House Chief Whip, Alhassan Doguwa heads the ad-hoc committee on the P.I.G.B. But not much work has been done by the committee. Again, the rejection of the South-East Development Commission Bill (SEDC) in the Green Chamber wasn’t well received, not only by people from the South-East, but protagonists of restructuring.
Relief however came from the senate which passed the SEDC Bill for second reading. By implication, the bill will still return to the House for concurrence before it is transmitted to President Muhammadu Buhari for his assent.
On the part of lawmakers, they have continued to register their anger over the failure of President Buhari to assent to the National Assembly Budget Research Office (NABRO) Bill. Daily Sun learnt of moves to collate enough signatures to push for a veto from the National Assembly on the bill.
Nigerians, a large chunk of who have bought into the idea of restructuring are the main reason the House has promised to revisit the devolution of power. Last July, the House concurred for most parts with the senate in amending the 1999 Constitution. But the House voted against the bill that sought to alter the Second Schedule, Part I & II to move certain items to the Concurrent Legislative List in order give more legislative powers to states. In spite of 210 members voting in support of the devolution of powers, the amendment didn’t scale through as the, ‘yes’ votes weren’t up to the 240 (two-third majority) threshold needed, as enshrined in the constitution.
It may appear a bit harsh to declare that the House recorded little or no success in finding solutions to bloody attacks by Fulani herdsmen and other violent crimes even with its resolutions- calling on security agencies to apprehend those behind these crimes, that however appear to be the verdict from most Nigerians, especially those that are directly affected by these recurring attacks since 2015. This is because the House at different times interfaced with heads of security agencies, and even holding an executive session with minister of Interior, Gen. Abdulrahman Dambazzau (retd), the minister of Defence, Mansur Dan-Ali, Chief of Defence Staff, Maj. Gen. Abayomi Olonishakin and the Inspector -General of Police, Ibrahim Idris last June. But it is telling that Dogara mentioned the House leading the call for improved protection of lives and property in his agenda setting speech in January 2016 and with days to the House resuming on Tuesday January 16, he issued a statement calling on the president to act decisively, following attacks by herdsmen in Benue State.
With 2019 elections in sight, more defections have been predicted to occur this year.
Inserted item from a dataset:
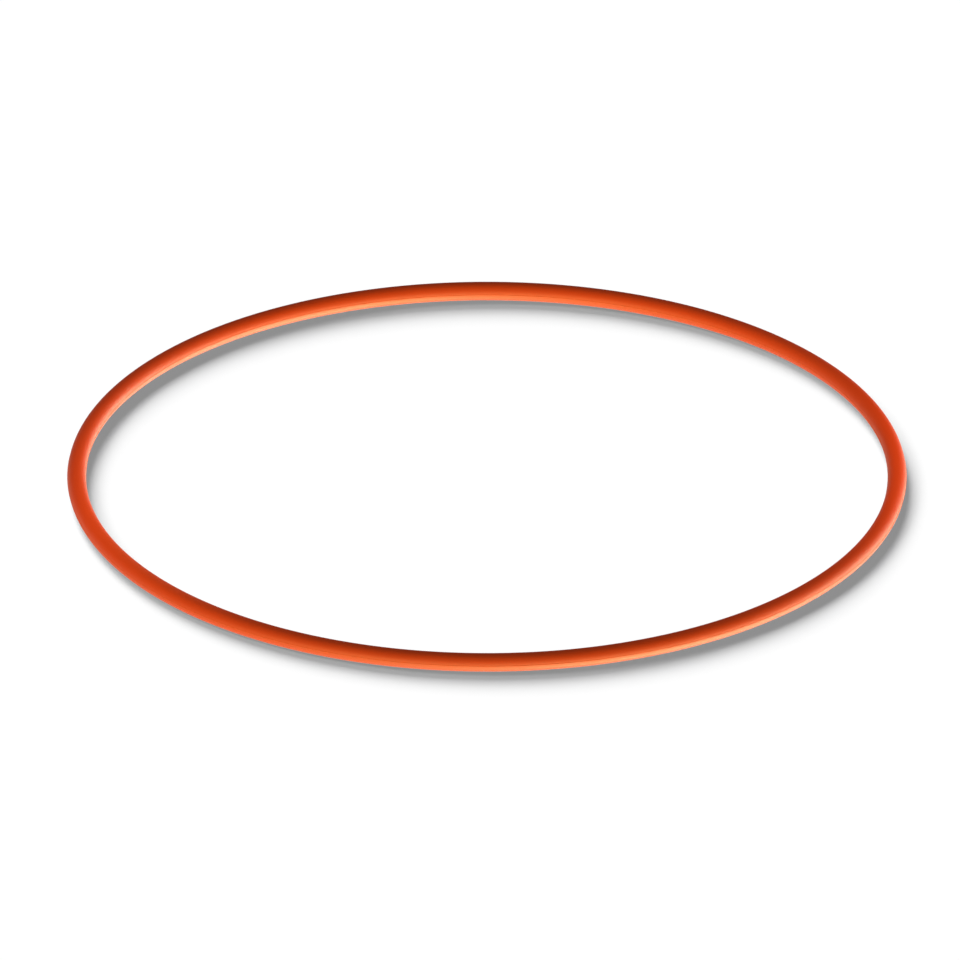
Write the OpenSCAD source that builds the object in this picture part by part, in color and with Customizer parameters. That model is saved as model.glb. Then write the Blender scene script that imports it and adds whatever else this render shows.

A couple of members elected on the platform of the Peoples Democratic Party (PDP), defected to the ruling party, in 2016, the last two being a member from Imo State, Nnanna Igbokwe and another from Edo State, Johnson Agbonnayinnma.
Interestingly, something novel happened in the House in 2017 as two members, Baballe Bashir from Kano State and Abubakar Chika from Niger-State, declared that they won’t seek re –election in 2019.
But others might have to re-align politically in attempts to make it back to the House. The Speaker isn’t left out as there is talk that he wants to enact a “David Mark”, by returning to the Green Chamber and retaining the number -4 position in the country.
The fact that the governor of his state, Mohammed Abubakar attended his birthday, signalling a reconciliation of some sort has led to the speculation getting louder. Nigerians will definitely be looking to members of the House to balance politicking with carrying out their duties in the National Assembly, as the House resumes in 2018 after its Christmas break.